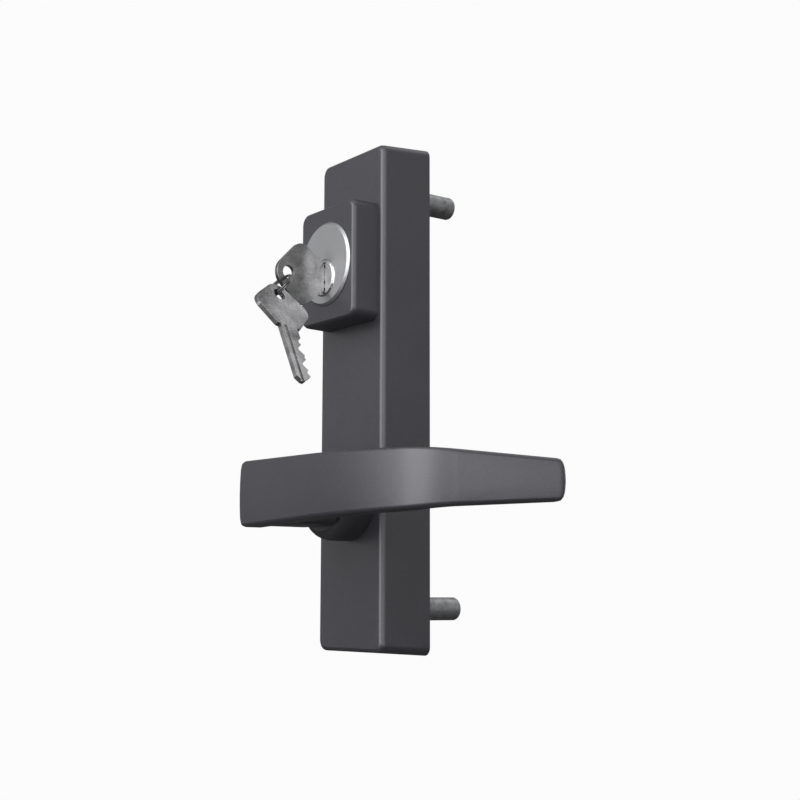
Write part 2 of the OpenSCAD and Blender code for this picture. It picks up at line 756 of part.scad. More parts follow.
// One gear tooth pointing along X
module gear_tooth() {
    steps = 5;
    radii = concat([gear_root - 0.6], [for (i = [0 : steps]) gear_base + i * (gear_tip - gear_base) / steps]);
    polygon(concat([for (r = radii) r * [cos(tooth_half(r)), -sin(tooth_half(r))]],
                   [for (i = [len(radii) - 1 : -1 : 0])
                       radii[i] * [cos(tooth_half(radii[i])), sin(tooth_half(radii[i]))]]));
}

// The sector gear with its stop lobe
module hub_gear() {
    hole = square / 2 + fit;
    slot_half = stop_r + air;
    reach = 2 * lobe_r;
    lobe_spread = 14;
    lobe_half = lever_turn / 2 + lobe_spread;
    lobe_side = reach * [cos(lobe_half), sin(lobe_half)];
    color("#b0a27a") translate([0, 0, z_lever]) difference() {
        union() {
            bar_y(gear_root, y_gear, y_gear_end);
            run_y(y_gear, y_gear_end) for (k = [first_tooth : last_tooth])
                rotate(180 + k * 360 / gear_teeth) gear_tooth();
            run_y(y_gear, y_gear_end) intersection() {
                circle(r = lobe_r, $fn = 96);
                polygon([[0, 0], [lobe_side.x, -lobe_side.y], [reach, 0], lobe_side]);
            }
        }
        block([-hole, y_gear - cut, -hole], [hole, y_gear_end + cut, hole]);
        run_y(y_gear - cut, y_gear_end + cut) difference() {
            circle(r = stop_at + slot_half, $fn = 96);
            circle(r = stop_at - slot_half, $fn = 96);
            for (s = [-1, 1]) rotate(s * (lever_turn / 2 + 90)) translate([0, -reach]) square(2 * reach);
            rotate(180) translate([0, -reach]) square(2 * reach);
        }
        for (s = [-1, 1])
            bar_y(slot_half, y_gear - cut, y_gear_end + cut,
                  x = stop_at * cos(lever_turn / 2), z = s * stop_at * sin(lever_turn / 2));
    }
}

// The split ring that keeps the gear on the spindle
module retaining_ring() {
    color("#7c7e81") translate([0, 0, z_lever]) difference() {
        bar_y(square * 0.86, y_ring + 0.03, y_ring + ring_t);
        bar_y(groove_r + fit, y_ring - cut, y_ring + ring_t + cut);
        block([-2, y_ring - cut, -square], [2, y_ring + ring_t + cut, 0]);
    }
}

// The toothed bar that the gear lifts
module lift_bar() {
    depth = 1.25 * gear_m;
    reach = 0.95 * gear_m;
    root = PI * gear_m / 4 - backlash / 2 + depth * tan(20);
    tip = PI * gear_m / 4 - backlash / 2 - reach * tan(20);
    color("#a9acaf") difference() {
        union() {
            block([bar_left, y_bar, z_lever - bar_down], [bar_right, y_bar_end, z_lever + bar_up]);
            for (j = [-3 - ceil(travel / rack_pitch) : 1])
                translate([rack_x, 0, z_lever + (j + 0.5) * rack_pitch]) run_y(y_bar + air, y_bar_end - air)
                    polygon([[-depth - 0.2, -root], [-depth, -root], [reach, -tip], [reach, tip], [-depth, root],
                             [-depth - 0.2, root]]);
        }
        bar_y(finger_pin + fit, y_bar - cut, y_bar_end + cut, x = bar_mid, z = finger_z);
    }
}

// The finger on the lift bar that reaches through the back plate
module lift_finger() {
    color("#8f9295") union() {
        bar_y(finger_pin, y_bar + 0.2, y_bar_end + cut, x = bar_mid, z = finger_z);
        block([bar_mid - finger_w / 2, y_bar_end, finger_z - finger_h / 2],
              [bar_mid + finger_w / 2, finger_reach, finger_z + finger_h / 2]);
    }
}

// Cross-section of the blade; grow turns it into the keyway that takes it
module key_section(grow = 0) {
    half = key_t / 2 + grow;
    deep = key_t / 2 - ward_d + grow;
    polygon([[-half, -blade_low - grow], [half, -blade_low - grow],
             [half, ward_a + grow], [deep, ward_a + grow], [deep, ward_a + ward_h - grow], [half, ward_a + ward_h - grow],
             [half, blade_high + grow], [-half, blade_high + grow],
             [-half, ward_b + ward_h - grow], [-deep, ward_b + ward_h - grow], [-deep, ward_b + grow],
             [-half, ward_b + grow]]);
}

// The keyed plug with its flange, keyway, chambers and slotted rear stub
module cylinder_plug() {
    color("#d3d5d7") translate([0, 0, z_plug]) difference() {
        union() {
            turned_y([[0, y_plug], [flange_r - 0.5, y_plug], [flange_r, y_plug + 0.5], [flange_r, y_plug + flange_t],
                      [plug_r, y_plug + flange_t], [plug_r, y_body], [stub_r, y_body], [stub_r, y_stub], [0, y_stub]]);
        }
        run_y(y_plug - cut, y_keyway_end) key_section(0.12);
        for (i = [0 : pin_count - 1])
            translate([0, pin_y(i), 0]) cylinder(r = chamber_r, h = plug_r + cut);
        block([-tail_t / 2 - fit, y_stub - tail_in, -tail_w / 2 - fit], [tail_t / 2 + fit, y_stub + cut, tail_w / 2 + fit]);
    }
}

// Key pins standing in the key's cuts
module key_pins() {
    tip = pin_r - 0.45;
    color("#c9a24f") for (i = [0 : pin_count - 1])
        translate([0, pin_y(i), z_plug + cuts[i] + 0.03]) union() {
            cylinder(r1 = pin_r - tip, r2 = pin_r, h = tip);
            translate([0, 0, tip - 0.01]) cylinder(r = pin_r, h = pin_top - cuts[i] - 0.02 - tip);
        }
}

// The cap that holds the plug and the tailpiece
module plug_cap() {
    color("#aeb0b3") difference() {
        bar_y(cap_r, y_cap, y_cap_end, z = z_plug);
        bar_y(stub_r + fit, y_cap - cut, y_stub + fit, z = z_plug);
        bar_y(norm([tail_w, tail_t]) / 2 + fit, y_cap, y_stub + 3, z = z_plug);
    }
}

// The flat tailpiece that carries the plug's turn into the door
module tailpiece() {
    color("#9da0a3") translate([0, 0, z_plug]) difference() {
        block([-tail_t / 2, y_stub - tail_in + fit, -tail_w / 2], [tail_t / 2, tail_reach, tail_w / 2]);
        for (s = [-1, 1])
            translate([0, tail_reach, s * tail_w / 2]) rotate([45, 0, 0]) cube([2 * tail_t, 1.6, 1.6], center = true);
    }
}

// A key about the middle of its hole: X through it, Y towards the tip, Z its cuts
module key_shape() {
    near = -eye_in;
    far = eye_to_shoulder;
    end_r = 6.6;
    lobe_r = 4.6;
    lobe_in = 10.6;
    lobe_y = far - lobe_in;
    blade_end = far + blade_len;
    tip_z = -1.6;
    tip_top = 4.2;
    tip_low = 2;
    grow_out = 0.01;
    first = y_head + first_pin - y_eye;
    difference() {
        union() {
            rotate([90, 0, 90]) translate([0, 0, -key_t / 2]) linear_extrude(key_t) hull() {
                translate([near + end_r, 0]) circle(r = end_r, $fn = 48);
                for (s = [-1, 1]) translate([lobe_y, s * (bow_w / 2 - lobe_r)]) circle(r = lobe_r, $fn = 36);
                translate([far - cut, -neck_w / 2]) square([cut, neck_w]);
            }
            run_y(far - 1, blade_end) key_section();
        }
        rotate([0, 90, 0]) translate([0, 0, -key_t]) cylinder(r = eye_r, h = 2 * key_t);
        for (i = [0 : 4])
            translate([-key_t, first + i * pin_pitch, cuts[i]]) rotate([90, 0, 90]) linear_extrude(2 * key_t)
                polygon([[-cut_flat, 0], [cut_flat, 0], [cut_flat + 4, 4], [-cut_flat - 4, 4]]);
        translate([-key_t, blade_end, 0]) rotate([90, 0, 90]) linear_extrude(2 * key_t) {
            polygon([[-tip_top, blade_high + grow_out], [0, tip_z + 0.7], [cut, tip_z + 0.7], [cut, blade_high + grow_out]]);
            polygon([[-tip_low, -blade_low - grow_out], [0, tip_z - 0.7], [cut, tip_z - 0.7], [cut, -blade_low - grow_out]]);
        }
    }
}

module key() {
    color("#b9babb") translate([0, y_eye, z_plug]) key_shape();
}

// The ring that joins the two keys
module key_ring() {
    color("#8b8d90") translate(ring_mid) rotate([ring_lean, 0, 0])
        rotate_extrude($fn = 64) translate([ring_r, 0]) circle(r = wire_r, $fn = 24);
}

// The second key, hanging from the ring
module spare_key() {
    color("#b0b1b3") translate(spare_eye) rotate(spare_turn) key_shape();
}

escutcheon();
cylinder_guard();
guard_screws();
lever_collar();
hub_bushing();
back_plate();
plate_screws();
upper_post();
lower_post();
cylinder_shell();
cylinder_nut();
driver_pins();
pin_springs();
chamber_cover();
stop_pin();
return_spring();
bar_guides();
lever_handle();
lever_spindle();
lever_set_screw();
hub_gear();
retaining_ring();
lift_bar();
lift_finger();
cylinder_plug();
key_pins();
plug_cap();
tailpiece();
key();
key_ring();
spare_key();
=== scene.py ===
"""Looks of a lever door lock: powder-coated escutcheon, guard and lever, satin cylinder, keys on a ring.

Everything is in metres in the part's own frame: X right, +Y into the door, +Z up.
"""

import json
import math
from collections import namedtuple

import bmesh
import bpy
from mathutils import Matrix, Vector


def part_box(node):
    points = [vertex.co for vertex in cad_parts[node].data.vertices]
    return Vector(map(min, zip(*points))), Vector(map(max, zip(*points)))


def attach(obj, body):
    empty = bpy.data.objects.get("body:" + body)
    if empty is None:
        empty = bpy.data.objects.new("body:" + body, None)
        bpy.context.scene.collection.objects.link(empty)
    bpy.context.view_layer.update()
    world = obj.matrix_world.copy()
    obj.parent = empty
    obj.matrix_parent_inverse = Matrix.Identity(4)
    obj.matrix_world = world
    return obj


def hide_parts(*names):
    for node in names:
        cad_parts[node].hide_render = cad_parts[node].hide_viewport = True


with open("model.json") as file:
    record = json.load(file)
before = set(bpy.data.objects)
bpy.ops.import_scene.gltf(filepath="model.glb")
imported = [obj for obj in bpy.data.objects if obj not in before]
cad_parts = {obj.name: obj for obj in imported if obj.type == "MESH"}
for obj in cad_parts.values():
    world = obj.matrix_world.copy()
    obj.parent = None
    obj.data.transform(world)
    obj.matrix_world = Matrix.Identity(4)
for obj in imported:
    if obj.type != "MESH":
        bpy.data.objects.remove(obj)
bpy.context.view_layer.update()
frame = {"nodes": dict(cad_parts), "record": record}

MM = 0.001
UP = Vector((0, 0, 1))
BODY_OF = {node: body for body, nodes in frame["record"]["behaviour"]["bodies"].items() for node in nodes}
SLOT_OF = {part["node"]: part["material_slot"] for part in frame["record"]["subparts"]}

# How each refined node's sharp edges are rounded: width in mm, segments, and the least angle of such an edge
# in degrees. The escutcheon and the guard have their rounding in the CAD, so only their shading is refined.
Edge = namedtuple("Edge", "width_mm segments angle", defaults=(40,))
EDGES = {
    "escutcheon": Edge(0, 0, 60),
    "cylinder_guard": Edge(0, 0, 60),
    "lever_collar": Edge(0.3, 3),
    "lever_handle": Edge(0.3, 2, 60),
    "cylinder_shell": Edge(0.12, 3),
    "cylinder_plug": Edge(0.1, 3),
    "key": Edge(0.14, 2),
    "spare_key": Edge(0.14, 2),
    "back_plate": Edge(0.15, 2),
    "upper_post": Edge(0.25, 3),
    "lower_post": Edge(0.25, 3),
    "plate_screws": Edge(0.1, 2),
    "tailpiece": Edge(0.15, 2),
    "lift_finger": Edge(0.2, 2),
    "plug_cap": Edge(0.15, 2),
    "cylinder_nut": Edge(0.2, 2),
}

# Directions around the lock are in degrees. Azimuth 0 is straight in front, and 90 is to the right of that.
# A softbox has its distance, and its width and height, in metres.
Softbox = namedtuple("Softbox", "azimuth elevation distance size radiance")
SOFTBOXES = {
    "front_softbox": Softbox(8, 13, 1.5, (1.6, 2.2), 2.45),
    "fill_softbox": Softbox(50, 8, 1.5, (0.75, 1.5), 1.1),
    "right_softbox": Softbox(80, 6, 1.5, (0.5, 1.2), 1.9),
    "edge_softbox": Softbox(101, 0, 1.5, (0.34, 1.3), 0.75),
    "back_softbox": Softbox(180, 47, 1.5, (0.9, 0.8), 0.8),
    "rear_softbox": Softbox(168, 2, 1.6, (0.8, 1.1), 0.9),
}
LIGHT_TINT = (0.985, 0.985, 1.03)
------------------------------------
-- TASK DESCRIPTION --
State how many lines include the string "objects". Give no other information.

-- THE RESULT --
6